The Tribe filed an emergency TRO and alleged that construction on the DAPL was “in the process of destroying sites of great historic and cultural significance to the Tribe.”  The district court denied the injunction, finding that the Corps fulfilled, and in some cases exceeded, its obligations under NHPA by engaging in meaningful discussions with the Tribe that, in some cases, resulted in concrete changes to the pipeline’s route.  Immediately after this ruling, the Department of Justice, the Department of the Army, the Department of the Interior (collectively, the “Departments”) issued a statement overturning the district court’s opinion and requesting that Dakota Access pause construction activity within 20 miles east or west of Lake Oahe until the Corps can determine whether it will need to reconsider any of its previous decisions regarding Lake Oahe under NEPA or other federal laws.

On appeal, the D.C. Circuit issued an order temporarily enjoining construction of the DAPL for 20 miles on both sides of the Missouri River at Lake Oahe.  The court emphasized that this administrative injunction was not a ruling on the merits, but rather was issued to give the court sufficient opportunity to consider the emergency motion for injunction.  The court denied the Tribe’s motion for an injunction and dissolved the previous administrative injunction.  This allowed construction to resume on a small section of the DAPL that runs on private lands within 20 miles of Lake Oahe.  However, the Departments’ request that construction halt on federally owned lands until the Corps reconsiders its decisions still stood. 

Thus, although construction was permitted on a small section of land, the bigger question—whether construction may continue on federally owned land—remained unanswered until now.  In a press release issued on December 4, the Department of Army announced that it would not approve the easement that would allow the pipeline cross under Lake Oahe.  Jo-Ellen Darcy, the Army’s Assistant Secretary for Civil Works, stated in a supporting memorandum that the decision was based on the need to explore alternate routes for the crossing, as well as to allow for further discussions with the Tribe about protecting its water supply.  Ms. Darcy found that the decision on whether to authorize the easement required additional analysis, more rigorous exploration and evaluation of reasonable siting alternatives, and greater public and tribal participation and comments as contemplated by NEPA.  Ms.
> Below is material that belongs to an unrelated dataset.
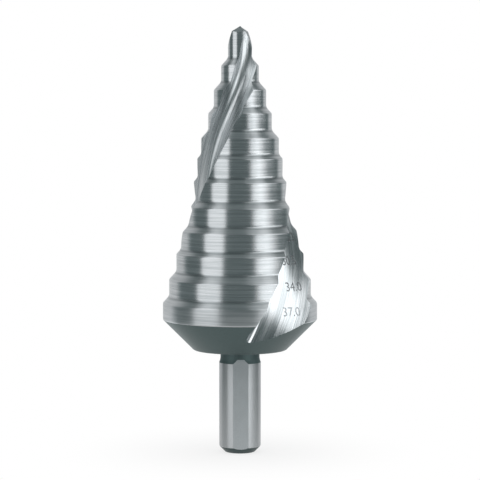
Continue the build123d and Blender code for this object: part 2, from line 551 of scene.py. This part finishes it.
def grind_point(body, flutes, sizes):
    """Cuts the flanks of the point, one for each flute, and gives their faces a slot."""
    same_way = 0.9999
    lip_fall = math.pi / 2 - sizes.point_angle / 2
    along = Vector((math.cos(lip_fall), 0, -math.sin(lip_fall)))
    across = Vector((0, math.cos(sizes.flank_tilt), math.sin(sizes.flank_tilt)))
    normal = along.cross(across)
    heading = flute_azimuth(flutes, sizes, AXIS_TOP) - math.pi / 2
    for flute in range(flutes.flute_count):
        turned = Matrix.Rotation(heading + math.tau / flutes.flute_count * flute, 3, "Z") @ normal
        edit(body, "FACE")
        bpy.ops.mesh.select_all(action="SELECT")
        bpy.ops.mesh.bisect(
            plane_co=(0, 0, AXIS_TOP),
            plane_no=turned,
            use_fill=True,
            clear_outer=True,
            threshold=1e-7,
        )
        done()
        for face in body.data.polygons:
            at_point = face.center.z > AXIS_TOP - sizes.pilot_diameter
            if at_point and face.normal.dot(turned) > same_way:
                face.material_index = POINT_FACES


def mark_number(text, frame_at, narrowing, height):
    """One number as a flat mesh, standing clear of the flute's floor in a frame on it."""
    digit_share = 0.7    # of the font's size that a digit is high
    clearance = 1.5 * MM
    deselect()
    bpy.ops.object.text_add()
    number = bpy.context.object
    number.data.body = text
    number.data.align_x = "CENTER"
    number.data.align_y = "CENTER"
    number.data.size = height / digit_share
    number.data.resolution_u = 4
    bpy.ops.object.convert(target="MESH")
    number = bpy.context.object
    number.data.transform(Matrix.Diagonal((narrowing, 1, 1, 1)))
    number.matrix_world = frame_at @ Matrix.Translation((0, 0, clearance))
    return number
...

Darcy said that the consideration of alternative routes would be best accomplished through an Environmental Impact Statement with full public input and analysis. 

Bick Law recently published an article regarding the procedural difficulties that this case poses for the Corps under the Clean Water Act and other federal laws.  As we noted, the Corps has created for itself a conundrum, as it must argue in court that it met its legal obligations under federal law to review the DAPL water crossings, while simultaneously reconsidering its decisions concerning the pipeline approvals and the easement.  After reviewing its previous decisions, the Corps concluded in mid-November that, although its previous decisions comported with legal requirements, additional discussion with the Tribe was warranted in light of the history of the Tribe’s dispossessions of the land, the importance of Lake Oahe to the Tribe, the government-to-government relationship, as well as the Mineral Leasing Act’s direction to protect the environment. 

The battle is far from over, and many questions remain unanswered.  For instance, the Corps’ decision to reassess its decision on the DAPL leaves room for future activist groups to similarly petition that a Corps decision should be reassessed.  One of the biggest questions is what will happen to the DAPL when President-Elect Donald Trump takes office in January.  Mr. Trump supports the completion of the DAPL, and once in office, Trump and his administration could allow construction to continue along the original route despite this ruling. 

The California environmental litigation attorneys at Bick Law continue to closely monitor this case and the complex legal issues that are implicated by the Corps’ decision to reassess its decision-making process not only concerning the DAPL, but also for all past and future projects impacting federal lands.  Bick Law also continues to closely monitor this case as it moves through the court system, as well as the potential impacts to the court decisions when the Trump administration takes office.